LAM/MPI logo

LAM/MPI General User's Mailing List Archives

  |   Home   |   Download   |   Documentation   |   FAQ   |   all just in this list

From: Jeff Squyres (jsquyres_at_[hidden])
Date: 2003-06-26 14:35:08


On Thu, 26 Jun 2003, Michael Madore wrote:

> cat myapp
> h /home/mmadore/master
> C -s h /home/mmadore/slave

Note this line here -- the "-s h" switch means "send the executable from
here (this node)". Hence, the behavior you are seeing below is actually
what LAM should be doing:

> ps ax | grep flatd
> 31890 pts/2 SW 0:00 [lam-flatd1]
> 31891 pts/2 SW 0:00 [lam-flatd1]
> 31892 pts/2 SW 0:00 [lam-flatd1]
> 31893 pts/2 SW 0:00 [lam-flatd1]

The "flatd" is the minidaemon in the lamd that (among other things)
handles receiving executables from other nodes and instantiating them
locally. So the lam-flad1 is actually the slave process that is
instatiated on each node.

The [] indicate that the process is running elsewhere, and I see from your
bpsh output that it looks like it is actually running on each node. So
that looks good so far.

The question, then, is why it doesn't finish. Can you attach to the
master with a debugger and see where it stopped?

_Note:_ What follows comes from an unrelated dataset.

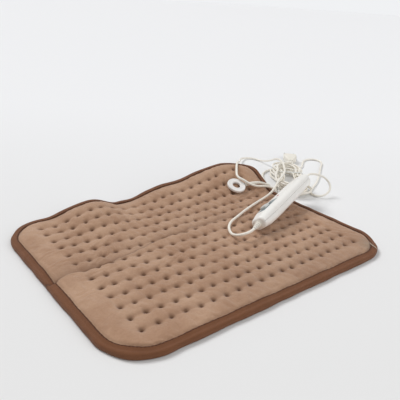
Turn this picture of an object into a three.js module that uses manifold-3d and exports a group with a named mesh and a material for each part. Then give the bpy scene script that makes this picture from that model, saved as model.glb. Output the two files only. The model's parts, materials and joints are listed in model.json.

> Also, I notice that the head node does not get assigned any work, which
> is probably desired in most cases. However (especially on smaller
> clusters), it is sometimes desirable to use the head node for
> computation also. Is this possible? I tried setting schedule=yes in my
> hosts file, but it seems like the bproc code unconditionally sets the
> NT_WASTE flag.

Oy -- that should not happen. If you assign schedule=yes, that should
override the default. I'll look into this...

-- 
{+} Jeff Squyres
{+} jsquyres_at_[hidden]
{+} http://www.lam-mpi.org/